# Adamantine weight & questions



## 0-hr (Jun 10, 2004)

Our group recently came across a large chunk of adamantine. We know that it is 471 cubic feet. Any idea what that would weigh, or what its market value would be?

As a side note: any good ways for a party of about 9th level, lacking a wizard, to move the dang thing? We're thinking we might hire someone to "Fabricate" it (several times) into ingots for transport...


----------



## CRGreathouse (Jun 10, 2004)

First, there's some disagreement on the density of adamantine; there's a mention, as I recall, in the PH (perhaps removed in 3.5?) in which is weighs 3/4 what iron does; everywhere else it's assumed to have the same density as iron.

I'll assume it's as iron here; take 3/4 of the final number if you think it should have that density instead.

471 cubic feet of iron (if it's a a cube, about 7'9" to a side) would weigh quite a lot -- 205 824 pounds.  Adamantine armor costs more than mithral armor, but it's hard to calculate an exact value.  There's reason to think they're similar, so I'll just use the same price for both. Remember, though, that if anything adamantine is more expensive.

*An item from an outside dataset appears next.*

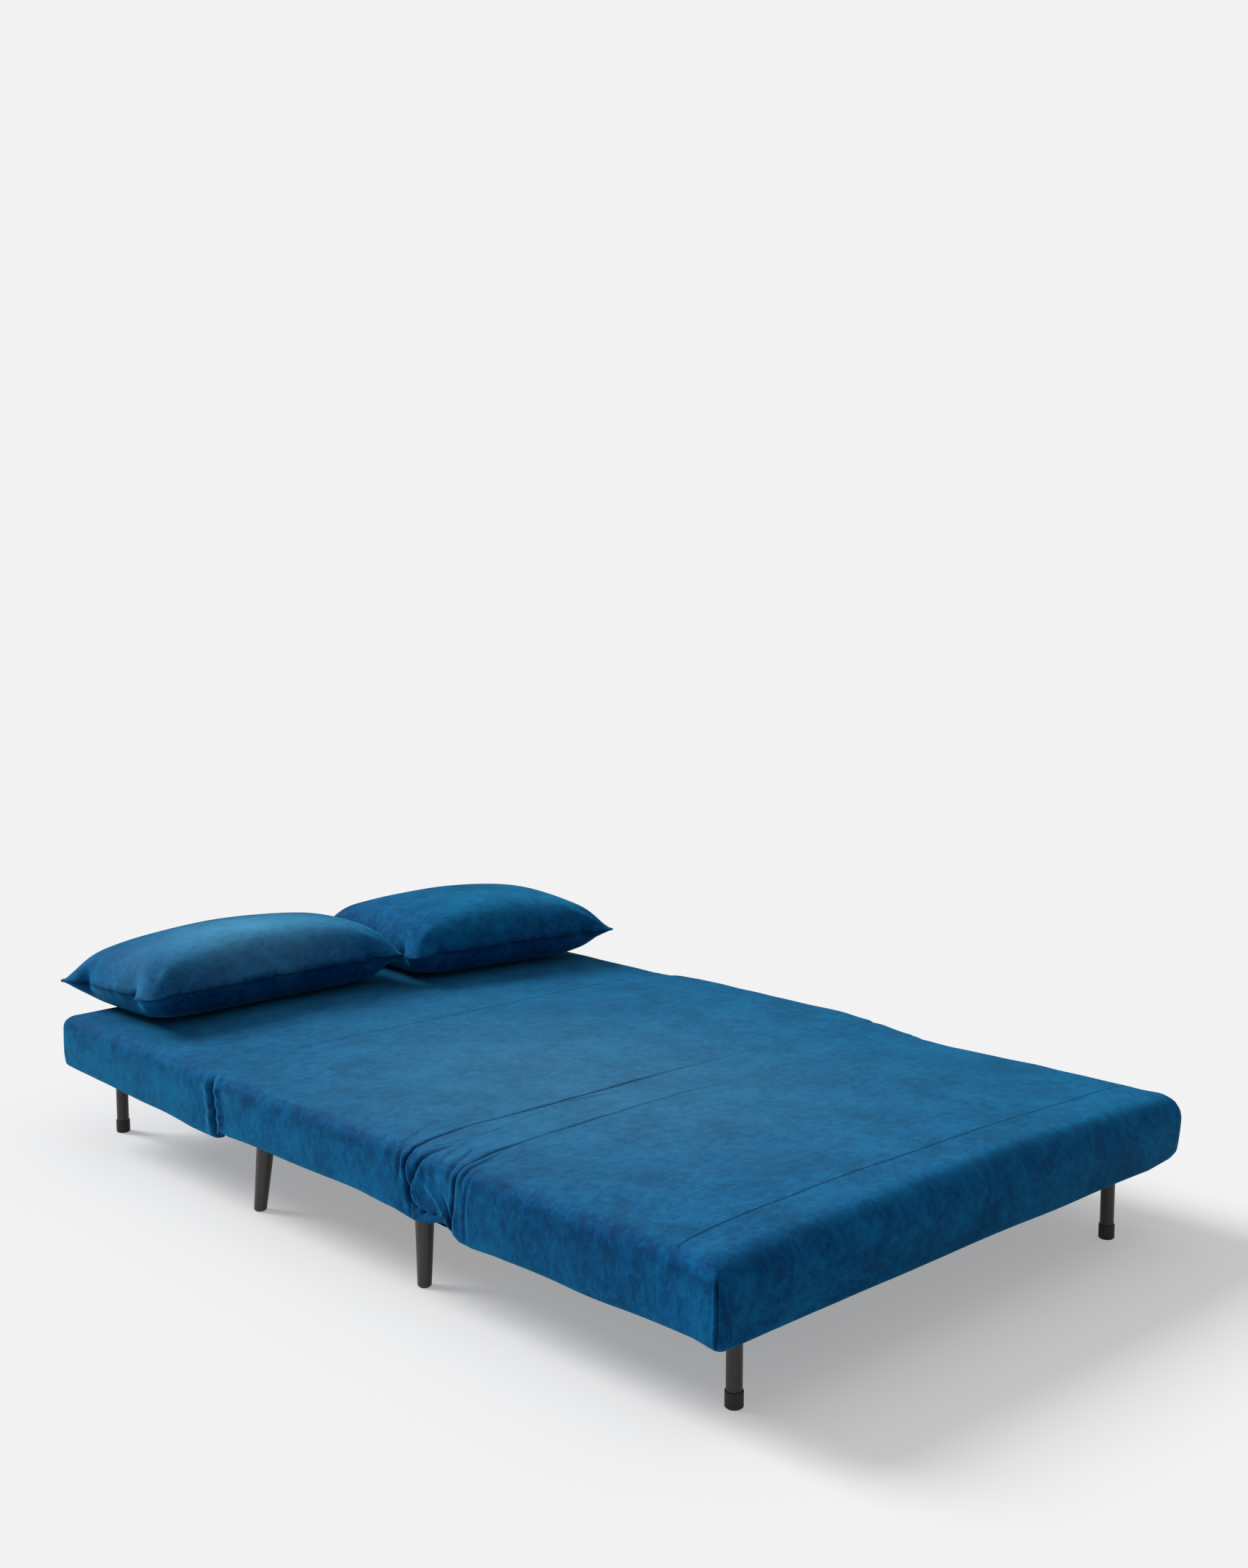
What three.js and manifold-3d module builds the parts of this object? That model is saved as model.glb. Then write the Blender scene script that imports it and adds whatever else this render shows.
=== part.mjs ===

1 pound of mithral costs 500 gp, so 471 cubic feet of adamantine costs (at least) 102 900 000 gp.

That's more wealth than 100 20th-level characters should have.


----------



## CRGreathouse (Jun 10, 2004)

Congrats on 1000 posts, by the way!

As a follow-up, the adamantine is just slightly too heavy for a Str 65 character to lift overhead; assuming a party of 10, characters would need 39 strength *each* to drag the loade.

471 cubic feet is a lot.  Even if it was water instead of adamantine, it would weigh over 14 tons... and metals are quite a lot heavier.


----------



## Darklone (Jun 10, 2004)

A related question: What's the benefit of adamantine shields? Was it in the errata?


----------



## 0-hr (Jun 11, 2004)

CRGreathouse said:
			
		

> 471 cubic feet of iron (if it's a a cube, about 7'9" to a side) would weigh quite a lot -- 205 824 pounds.
> 
> 1 pound of mithral costs 500 gp, so 471 cubic feet of adamantine costs (at least) 102 900 000 gp.




Hmm, so a cubic foot weighs about 434 lbs and is worth 217,000? youch

For those interested, our DM guestimated the weight at 4 tons and the value at 250,000 (and all 7 players thought that was reasonable). This metal is from the bit of a massive drilling machine (meant for tunneling through stone, steel, etc.). I'm thinking it must actualy be some sort of alloy - like 0.25% adamantine .


----------



## Bauglir (Jun 11, 2004)

CRGreathouse said:
			
		

> First, there's some disagreement on the density of adamantine; there's a mention, as I recall, in the PH (perhaps removed in 3.5?) in which is weighs 3/4 what iron does; everywhere else it's assumed to have the same density as iron.
> 
> I'll assume it's as iron here; take 3/4 of the final number if you think it should have that density instead.
> 
> ...




Alternatively you could drop it on your victims.. err I mean enemies for a nice 1030d6 of damage.


----------



## shilsen (Jun 11, 2004)

Darklone said:
			
		

> A related question: What's the benefit of adamantine shields? Was it in the errata?



 No, it came out in the FAQ (the last update, I think). Adamantine shields have no real benefit other than the increased hardness (no DR) and the fact that it is already masterwork. Since they cost an extra 5,000 gp to make, that's not much bang for your buck.


----------



## dead (Jun 11, 2004)

I don't know much about metalurgy, but I'm assuming adamantite is created by man from the ore. I'm not exactly sure of the process to create steel, but if adamantine is so damn hard, is it created through some sort of alchemical or magical process?

Same goes for Mithral.

Thanks.


----------